Set task:
Reproduce the following material exactly, including every line.

== Given material ==

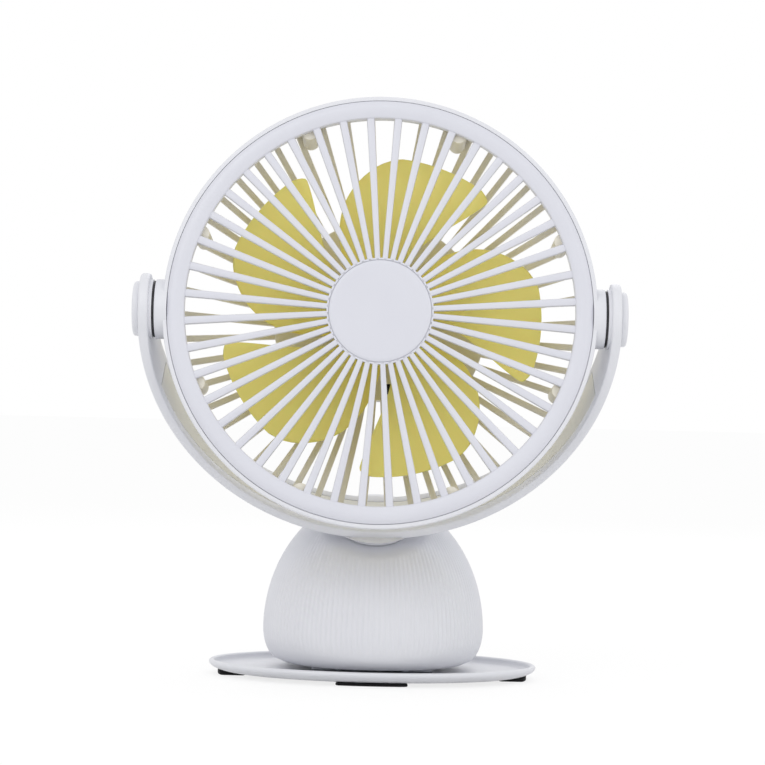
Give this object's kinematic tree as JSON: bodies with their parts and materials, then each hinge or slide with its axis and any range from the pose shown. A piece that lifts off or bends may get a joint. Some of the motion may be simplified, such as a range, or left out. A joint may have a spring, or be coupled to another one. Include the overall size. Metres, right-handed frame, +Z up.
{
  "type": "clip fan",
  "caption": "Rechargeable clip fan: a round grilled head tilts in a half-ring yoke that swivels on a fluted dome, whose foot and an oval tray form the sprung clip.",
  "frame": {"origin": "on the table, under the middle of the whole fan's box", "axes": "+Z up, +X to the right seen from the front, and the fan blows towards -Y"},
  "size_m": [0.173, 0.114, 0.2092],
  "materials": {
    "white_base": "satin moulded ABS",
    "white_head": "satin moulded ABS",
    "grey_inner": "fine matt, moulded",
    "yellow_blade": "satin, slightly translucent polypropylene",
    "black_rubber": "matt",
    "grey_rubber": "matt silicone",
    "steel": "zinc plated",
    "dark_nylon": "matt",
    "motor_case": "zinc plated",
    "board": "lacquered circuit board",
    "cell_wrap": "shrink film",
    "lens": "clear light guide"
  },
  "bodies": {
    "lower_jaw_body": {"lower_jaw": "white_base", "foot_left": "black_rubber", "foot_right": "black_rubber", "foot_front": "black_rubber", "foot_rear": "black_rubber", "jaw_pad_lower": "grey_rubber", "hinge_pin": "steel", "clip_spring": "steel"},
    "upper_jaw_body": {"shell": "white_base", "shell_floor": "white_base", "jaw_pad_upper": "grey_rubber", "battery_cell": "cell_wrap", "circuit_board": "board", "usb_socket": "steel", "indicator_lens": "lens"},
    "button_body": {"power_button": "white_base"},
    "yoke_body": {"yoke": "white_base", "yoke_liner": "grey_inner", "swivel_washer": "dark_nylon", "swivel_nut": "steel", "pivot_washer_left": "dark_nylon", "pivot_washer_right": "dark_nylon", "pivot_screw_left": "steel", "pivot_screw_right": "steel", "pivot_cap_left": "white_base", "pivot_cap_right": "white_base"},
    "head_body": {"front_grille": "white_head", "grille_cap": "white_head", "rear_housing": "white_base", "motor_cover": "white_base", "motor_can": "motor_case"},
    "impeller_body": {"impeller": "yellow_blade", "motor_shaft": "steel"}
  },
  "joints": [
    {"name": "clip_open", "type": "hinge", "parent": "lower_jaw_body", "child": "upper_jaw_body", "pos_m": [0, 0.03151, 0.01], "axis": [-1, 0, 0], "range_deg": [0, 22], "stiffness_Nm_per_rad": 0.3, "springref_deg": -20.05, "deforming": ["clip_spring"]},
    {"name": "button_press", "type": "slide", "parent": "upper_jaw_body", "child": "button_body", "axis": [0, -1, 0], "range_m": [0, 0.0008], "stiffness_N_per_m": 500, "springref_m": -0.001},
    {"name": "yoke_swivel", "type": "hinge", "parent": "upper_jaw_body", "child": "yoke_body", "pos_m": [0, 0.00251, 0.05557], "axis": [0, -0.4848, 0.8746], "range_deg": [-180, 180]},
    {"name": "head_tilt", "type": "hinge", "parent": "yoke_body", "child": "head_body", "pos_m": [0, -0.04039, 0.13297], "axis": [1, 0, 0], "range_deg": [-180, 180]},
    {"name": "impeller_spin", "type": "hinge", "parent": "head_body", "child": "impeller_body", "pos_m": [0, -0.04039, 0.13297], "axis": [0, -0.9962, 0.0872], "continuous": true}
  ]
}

===

Result of this exercise:
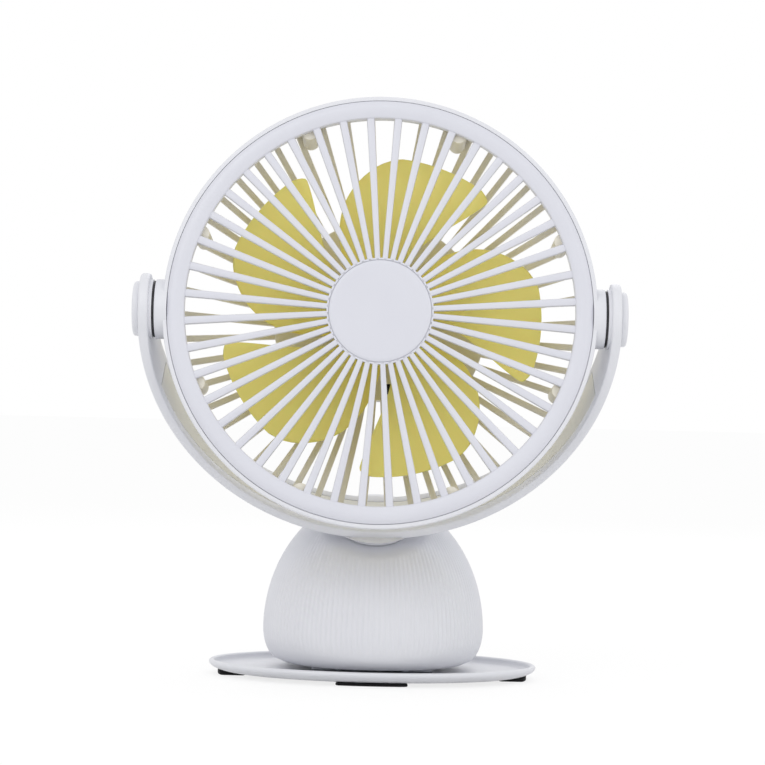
Give this object's kinematic tree as JSON: bodies with their parts and materials, then each hinge or slide with its axis and any range from the pose shown. A piece that lifts off or bends may get a joint. Some of the motion may be simplified, such as a range, or left out. A joint may have a spring, or be coupled to another one. Include the overall size. Metres, right-handed frame, +Z up.
{
  "type": "clip fan",
  "caption": "Rechargeable clip fan: a round grilled head tilts in a half-ring yoke that swivels on a fluted dome, whose foot and an oval tray form the sprung clip.",
  "frame": {"origin": "on the table, under the middle of the whole fan's box", "axes": "+Z up, +X to the right seen from the front, and the fan blows towards -Y"},
  "size_m": [0.173, 0.114, 0.2092],
  "materials": {
    "white_base": "satin moulded ABS",
    "white_head": "satin moulded ABS",
    "grey_inner": "fine matt, moulded",
    "yellow_blade": "satin, slightly translucent polypropylene",
    "black_rubber": "matt",
    "grey_rubber": "matt silicone",
    "steel": "zinc plated",
    "dark_nylon": "matt",
    "motor_case": "zinc plated",
    "board": "lacquered circuit board",
    "cell_wrap": "shrink film",
    "lens": "clear light guide"
  },
  "bodies": {
    "lower_jaw_body": {"lower_jaw": "white_base", "foot_left": "black_rubber", "foot_right": "black_rubber", "foot_front": "black_rubber", "foot_rear": "black_rubber", "jaw_pad_lower": "grey_rubber", "hinge_pin": "steel", "clip_spring": "steel"},
    "upper_jaw_body": {"shell": "white_base", "shell_floor": "white_base", "jaw_pad_upper": "grey_rubber", "battery_cell": "cell_wrap", "circuit_board": "board", "usb_socket": "steel", "indicator_lens": "lens"},
    "button_body": {"power_button": "white_base"},
    "yoke_body": {"yoke": "white_base", "yoke_liner": "grey_inner", "swivel_washer": "dark_nylon", "swivel_nut": "steel", "pivot_washer_left": "dark_nylon", "pivot_washer_right": "dark_nylon", "pivot_screw_left": "steel", "pivot_screw_right": "steel", "pivot_cap_left": "white_base", "pivot_cap_right": "white_base"},
    "head_body": {"front_grille": "white_head", "grille_cap": "white_head", "rear_housing": "white_base", "motor_cover": "white_base", "motor_can": "motor_case"},
    "impeller_body": {"impeller": "yellow_blade", "motor_shaft": "steel"}
  },
  "joints": [
    {"name": "clip_open", "type": "hinge", "parent": "lower_jaw_body", "child": "upper_jaw_body", "pos_m": [0, 0.03151, 0.01], "axis": [-1, 0, 0], "range_deg": [0, 22], "stiffness_Nm_per_rad": 0.3, "springref_deg": -20.05, "deforming": ["clip_spring"]},
    {"name": "button_press", "type": "slide", "parent": "upper_jaw_body", "child": "button_body", "axis": [0, -1, 0], "range_m": [0, 0.0008], "stiffness_N_per_m": 500, "springref_m": -0.001},
    {"name": "yoke_swivel", "type": "hinge", "parent": "upper_jaw_body", "child": "yoke_body", "pos_m": [0, 0.00251, 0.05557], "axis": [0, -0.4848, 0.8746], "range_deg": [-180, 180]},
    {"name": "head_tilt", "type": "hinge", "parent": "yoke_body", "child": "head_body", "pos_m": [0, -0.04039, 0.13297], "axis": [1, 0, 0], "range_deg": [-180, 180]},
    {"name": "impeller_spin", "type": "hinge", "parent": "head_body", "child": "impeller_body", "pos_m": [0, -0.04039, 0.13297], "axis": [0, -0.9962, 0.0872], "continuous": true}
  ]
}